## WRITTEN TASK:
Extract the listing below in full, unchanged.

start RAW DATA

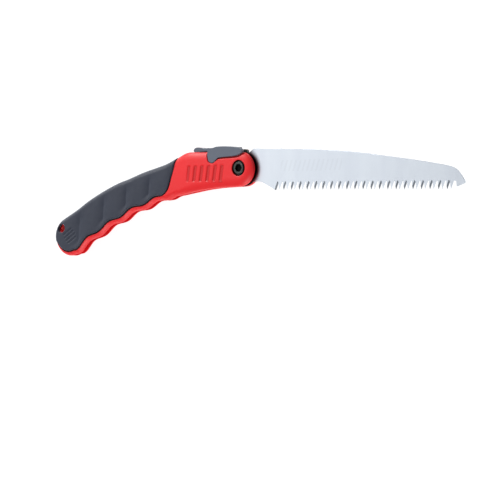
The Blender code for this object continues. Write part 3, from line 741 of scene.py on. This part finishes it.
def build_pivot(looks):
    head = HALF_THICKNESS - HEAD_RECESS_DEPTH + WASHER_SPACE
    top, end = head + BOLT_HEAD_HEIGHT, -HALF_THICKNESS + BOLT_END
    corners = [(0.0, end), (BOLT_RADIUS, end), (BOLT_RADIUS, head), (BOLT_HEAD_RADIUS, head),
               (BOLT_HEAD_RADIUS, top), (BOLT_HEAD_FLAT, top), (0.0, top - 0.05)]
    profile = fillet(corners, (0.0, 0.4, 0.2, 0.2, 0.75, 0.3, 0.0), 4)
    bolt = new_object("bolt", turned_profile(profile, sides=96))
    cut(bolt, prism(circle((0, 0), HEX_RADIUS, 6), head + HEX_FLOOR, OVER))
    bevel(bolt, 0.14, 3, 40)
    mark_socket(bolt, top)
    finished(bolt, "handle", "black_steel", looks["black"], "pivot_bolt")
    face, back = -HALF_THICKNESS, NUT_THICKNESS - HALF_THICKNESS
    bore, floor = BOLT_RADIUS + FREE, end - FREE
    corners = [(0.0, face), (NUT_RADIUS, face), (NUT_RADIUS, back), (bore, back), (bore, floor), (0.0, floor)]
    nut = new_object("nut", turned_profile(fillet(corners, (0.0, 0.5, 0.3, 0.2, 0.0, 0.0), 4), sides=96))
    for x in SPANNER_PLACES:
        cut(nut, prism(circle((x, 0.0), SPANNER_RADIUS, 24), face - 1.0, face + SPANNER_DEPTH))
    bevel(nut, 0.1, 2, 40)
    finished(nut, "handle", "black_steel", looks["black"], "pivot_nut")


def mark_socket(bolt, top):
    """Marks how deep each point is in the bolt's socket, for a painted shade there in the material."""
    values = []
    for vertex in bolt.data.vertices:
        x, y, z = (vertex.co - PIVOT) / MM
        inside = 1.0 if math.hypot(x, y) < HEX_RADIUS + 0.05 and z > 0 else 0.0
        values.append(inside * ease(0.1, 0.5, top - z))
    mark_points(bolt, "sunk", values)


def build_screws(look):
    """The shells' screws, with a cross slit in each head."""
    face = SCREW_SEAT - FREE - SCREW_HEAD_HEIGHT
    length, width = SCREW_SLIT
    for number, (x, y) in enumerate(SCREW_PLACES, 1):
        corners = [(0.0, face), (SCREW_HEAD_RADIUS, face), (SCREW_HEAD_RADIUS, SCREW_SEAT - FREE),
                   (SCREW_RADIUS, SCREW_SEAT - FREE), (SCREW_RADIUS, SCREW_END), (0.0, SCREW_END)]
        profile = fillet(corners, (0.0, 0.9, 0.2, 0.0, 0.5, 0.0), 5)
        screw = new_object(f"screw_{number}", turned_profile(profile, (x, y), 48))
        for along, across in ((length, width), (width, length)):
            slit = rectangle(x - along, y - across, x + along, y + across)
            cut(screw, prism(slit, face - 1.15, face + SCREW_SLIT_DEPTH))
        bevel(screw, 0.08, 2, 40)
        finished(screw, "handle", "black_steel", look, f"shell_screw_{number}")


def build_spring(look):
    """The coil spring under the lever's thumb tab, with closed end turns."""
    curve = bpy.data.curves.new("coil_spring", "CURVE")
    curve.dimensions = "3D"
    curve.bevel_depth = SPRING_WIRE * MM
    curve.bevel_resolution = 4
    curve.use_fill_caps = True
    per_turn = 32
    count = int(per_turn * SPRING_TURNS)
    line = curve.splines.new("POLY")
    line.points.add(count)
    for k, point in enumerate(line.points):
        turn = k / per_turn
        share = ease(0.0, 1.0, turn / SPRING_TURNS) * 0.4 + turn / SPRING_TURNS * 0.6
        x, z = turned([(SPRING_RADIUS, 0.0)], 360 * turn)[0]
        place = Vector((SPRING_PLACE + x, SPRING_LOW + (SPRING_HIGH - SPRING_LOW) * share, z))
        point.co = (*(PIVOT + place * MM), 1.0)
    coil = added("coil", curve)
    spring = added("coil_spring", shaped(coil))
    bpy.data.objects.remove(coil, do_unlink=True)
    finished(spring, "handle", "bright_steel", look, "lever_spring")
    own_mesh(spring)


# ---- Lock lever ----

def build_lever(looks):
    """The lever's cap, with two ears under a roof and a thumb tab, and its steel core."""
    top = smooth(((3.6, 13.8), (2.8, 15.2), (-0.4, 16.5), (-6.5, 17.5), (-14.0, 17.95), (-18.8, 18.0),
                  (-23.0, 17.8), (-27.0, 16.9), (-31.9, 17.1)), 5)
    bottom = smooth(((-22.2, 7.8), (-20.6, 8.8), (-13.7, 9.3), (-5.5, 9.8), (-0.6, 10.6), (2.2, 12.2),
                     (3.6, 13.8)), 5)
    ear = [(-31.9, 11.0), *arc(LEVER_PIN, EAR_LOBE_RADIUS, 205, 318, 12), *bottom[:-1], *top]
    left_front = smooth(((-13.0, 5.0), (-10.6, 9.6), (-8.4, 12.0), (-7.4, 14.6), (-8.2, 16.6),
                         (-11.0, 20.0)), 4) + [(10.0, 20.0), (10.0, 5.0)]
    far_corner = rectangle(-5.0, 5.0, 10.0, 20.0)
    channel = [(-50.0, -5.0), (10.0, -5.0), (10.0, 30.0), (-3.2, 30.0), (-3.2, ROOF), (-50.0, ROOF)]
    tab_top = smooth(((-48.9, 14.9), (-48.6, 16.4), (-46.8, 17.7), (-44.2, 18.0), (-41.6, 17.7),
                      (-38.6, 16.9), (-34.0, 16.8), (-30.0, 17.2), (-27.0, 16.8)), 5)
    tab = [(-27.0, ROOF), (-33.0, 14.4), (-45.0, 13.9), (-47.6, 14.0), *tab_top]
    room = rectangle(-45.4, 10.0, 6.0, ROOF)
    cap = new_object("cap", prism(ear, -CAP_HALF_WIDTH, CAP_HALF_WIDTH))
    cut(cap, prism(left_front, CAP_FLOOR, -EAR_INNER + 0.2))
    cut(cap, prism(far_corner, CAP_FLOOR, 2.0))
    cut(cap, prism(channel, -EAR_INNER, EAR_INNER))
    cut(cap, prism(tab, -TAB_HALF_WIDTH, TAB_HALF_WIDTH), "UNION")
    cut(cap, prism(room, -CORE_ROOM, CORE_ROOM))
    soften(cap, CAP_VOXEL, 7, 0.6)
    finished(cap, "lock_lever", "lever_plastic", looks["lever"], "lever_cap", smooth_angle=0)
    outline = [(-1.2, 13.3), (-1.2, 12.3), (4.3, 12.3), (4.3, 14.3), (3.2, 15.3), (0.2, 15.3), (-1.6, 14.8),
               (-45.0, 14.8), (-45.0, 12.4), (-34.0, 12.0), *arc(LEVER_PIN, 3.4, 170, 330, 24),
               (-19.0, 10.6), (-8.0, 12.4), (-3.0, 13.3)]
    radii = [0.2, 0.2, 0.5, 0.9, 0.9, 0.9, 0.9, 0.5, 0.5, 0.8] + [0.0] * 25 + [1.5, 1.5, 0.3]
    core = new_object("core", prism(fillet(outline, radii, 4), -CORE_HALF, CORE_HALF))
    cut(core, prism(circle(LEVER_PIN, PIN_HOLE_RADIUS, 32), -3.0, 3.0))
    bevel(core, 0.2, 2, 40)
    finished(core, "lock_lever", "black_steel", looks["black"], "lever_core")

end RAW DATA

## RESULT BELOW:
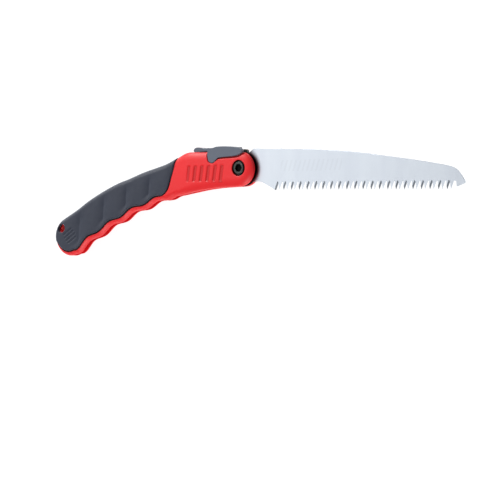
The Blender code for this object continues. Write part 3, from line 741 of scene.py on. This part finishes it.
def build_pivot(looks):
    head = HALF_THICKNESS - HEAD_RECESS_DEPTH + WASHER_SPACE
    top, end = head + BOLT_HEAD_HEIGHT, -HALF_THICKNESS + BOLT_END
    corners = [(0.0, end), (BOLT_RADIUS, end), (BOLT_RADIUS, head), (BOLT_HEAD_RADIUS, head),
               (BOLT_HEAD_RADIUS, top), (BOLT_HEAD_FLAT, top), (0.0, top - 0.05)]
    profile = fillet(corners, (0.0, 0.4, 0.2, 0.2, 0.75, 0.3, 0.0), 4)
    bolt = new_object("bolt", turned_profile(profile, sides=96))
    cut(bolt, prism(circle((0, 0), HEX_RADIUS, 6), head + HEX_FLOOR, OVER))
    bevel(bolt, 0.14, 3, 40)
    mark_socket(bolt, top)
    finished(bolt, "handle", "black_steel", looks["black"], "pivot_bolt")
    face, back = -HALF_THICKNESS, NUT_THICKNESS - HALF_THICKNESS
    bore, floor = BOLT_RADIUS + FREE, end - FREE
    corners = [(0.0, face), (NUT_RADIUS, face), (NUT_RADIUS, back), (bore, back), (bore, floor), (0.0, floor)]
    nut = new_object("nut", turned_profile(fillet(corners, (0.0, 0.5, 0.3, 0.2, 0.0, 0.0), 4), sides=96))
    for x in SPANNER_PLACES:
        cut(nut, prism(circle((x, 0.0), SPANNER_RADIUS, 24), face - 1.0, face + SPANNER_DEPTH))
    bevel(nut, 0.1, 2, 40)
    finished(nut, "handle", "black_steel", looks["black"], "pivot_nut")


def mark_socket(bolt, top):
    """Marks how deep each point is in the bolt's socket, for a painted shade there in the material."""
    values = []
    for vertex in bolt.data.vertices:
        x, y, z = (vertex.co - PIVOT) / MM
        inside = 1.0 if math.hypot(x, y) < HEX_RADIUS + 0.05 and z > 0 else 0.0
        values.append(inside * ease(0.1, 0.5, top - z))
    mark_points(bolt, "sunk", values)


def build_screws(look):
    """The shells' screws, with a cross slit in each head."""
    face = SCREW_SEAT - FREE - SCREW_HEAD_HEIGHT
    length, width = SCREW_SLIT
    for number, (x, y) in enumerate(SCREW_PLACES, 1):
        corners = [(0.0, face), (SCREW_HEAD_RADIUS, face), (SCREW_HEAD_RADIUS, SCREW_SEAT - FREE),
                   (SCREW_RADIUS, SCREW_SEAT - FREE), (SCREW_RADIUS, SCREW_END), (0.0, SCREW_END)]
        profile = fillet(corners, (0.0, 0.9, 0.2, 0.0, 0.5, 0.0), 5)
        screw = new_object(f"screw_{number}", turned_profile(profile, (x, y), 48))
        for along, across in ((length, width), (width, length)):
            slit = rectangle(x - along, y - across, x + along, y + across)
            cut(screw, prism(slit, face - 1.15, face + SCREW_SLIT_DEPTH))
        bevel(screw, 0.08, 2, 40)
        finished(screw, "handle", "black_steel", look, f"shell_screw_{number}")


def build_spring(look):
    """The coil spring under the lever's thumb tab, with closed end turns."""
    curve = bpy.data.curves.new("coil_spring", "CURVE")
    curve.dimensions = "3D"
    curve.bevel_depth = SPRING_WIRE * MM
    curve.bevel_resolution = 4
    curve.use_fill_caps = True
    per_turn = 32
    count = int(per_turn * SPRING_TURNS)
    line = curve.splines.new("POLY")
    line.points.add(count)
    for k, point in enumerate(line.points):
        turn = k / per_turn
        share = ease(0.0, 1.0, turn / SPRING_TURNS) * 0.4 + turn / SPRING_TURNS * 0.6
        x, z = turned([(SPRING_RADIUS, 0.0)], 360 * turn)[0]
        place = Vector((SPRING_PLACE + x, SPRING_LOW + (SPRING_HIGH - SPRING_LOW) * share, z))
        point.co = (*(PIVOT + place * MM), 1.0)
    coil = added("coil", curve)
    spring = added("coil_spring", shaped(coil))
    bpy.data.objects.remove(coil, do_unlink=True)
    finished(spring, "handle", "bright_steel", look, "lever_spring")
    own_mesh(spring)


# ---- Lock lever ----

def build_lever(looks):
    """The lever's cap, with two ears under a roof and a thumb tab, and its steel core."""
    top = smooth(((3.6, 13.8), (2.8, 15.2), (-0.4, 16.5), (-6.5, 17.5), (-14.0, 17.95), (-18.8, 18.0),
                  (-23.0, 17.8), (-27.0, 16.9), (-31.9, 17.1)), 5)
    bottom = smooth(((-22.2, 7.8), (-20.6, 8.8), (-13.7, 9.3), (-5.5, 9.8), (-0.6, 10.6), (2.2, 12.2),
                     (3.6, 13.8)), 5)
    ear = [(-31.9, 11.0), *arc(LEVER_PIN, EAR_LOBE_RADIUS, 205, 318, 12), *bottom[:-1], *top]
    left_front = smooth(((-13.0, 5.0), (-10.6, 9.6), (-8.4, 12.0), (-7.4, 14.6), (-8.2, 16.6),
                         (-11.0, 20.0)), 4) + [(10.0, 20.0), (10.0, 5.0)]
    far_corner = rectangle(-5.0, 5.0, 10.0, 20.0)
    channel = [(-50.0, -5.0), (10.0, -5.0), (10.0, 30.0), (-3.2, 30.0), (-3.2, ROOF), (-50.0, ROOF)]
    tab_top = smooth(((-48.9, 14.9), (-48.6, 16.4), (-46.8, 17.7), (-44.2, 18.0), (-41.6, 17.7),
                      (-38.6, 16.9), (-34.0, 16.8), (-30.0, 17.2), (-27.0, 16.8)), 5)
    tab = [(-27.0, ROOF), (-33.0, 14.4), (-45.0, 13.9), (-47.6, 14.0), *tab_top]
    room = rectangle(-45.4, 10.0, 6.0, ROOF)
    cap = new_object("cap", prism(ear, -CAP_HALF_WIDTH, CAP_HALF_WIDTH))
    cut(cap, prism(left_front, CAP_FLOOR, -EAR_INNER + 0.2))
    cut(cap, prism(far_corner, CAP_FLOOR, 2.0))
    cut(cap, prism(channel, -EAR_INNER, EAR_INNER))
    cut(cap, prism(tab, -TAB_HALF_WIDTH, TAB_HALF_WIDTH), "UNION")
    cut(cap, prism(room, -CORE_ROOM, CORE_ROOM))
    soften(cap, CAP_VOXEL, 7, 0.6)
    finished(cap, "lock_lever", "lever_plastic", looks["lever"], "lever_cap", smooth_angle=0)
    outline = [(-1.2, 13.3), (-1.2, 12.3), (4.3, 12.3), (4.3, 14.3), (3.2, 15.3), (0.2, 15.3), (-1.6, 14.8),
               (-45.0, 14.8), (-45.0, 12.4), (-34.0, 12.0), *arc(LEVER_PIN, 3.4, 170, 330, 24),
               (-19.0, 10.6), (-8.0, 12.4), (-3.0, 13.3)]
    radii = [0.2, 0.2, 0.5, 0.9, 0.9, 0.9, 0.9, 0.5, 0.5, 0.8] + [0.0] * 25 + [1.5, 1.5, 0.3]
    core = new_object("core", prism(fillet(outline, radii, 4), -CORE_HALF, CORE_HALF))
    cut(core, prism(circle(LEVER_PIN, PIN_HOLE_RADIUS, 32), -3.0, 3.0))
    bevel(core, 0.2, 2, 40)
    finished(core, "lock_lever", "black_steel", looks["black"], "lever_core")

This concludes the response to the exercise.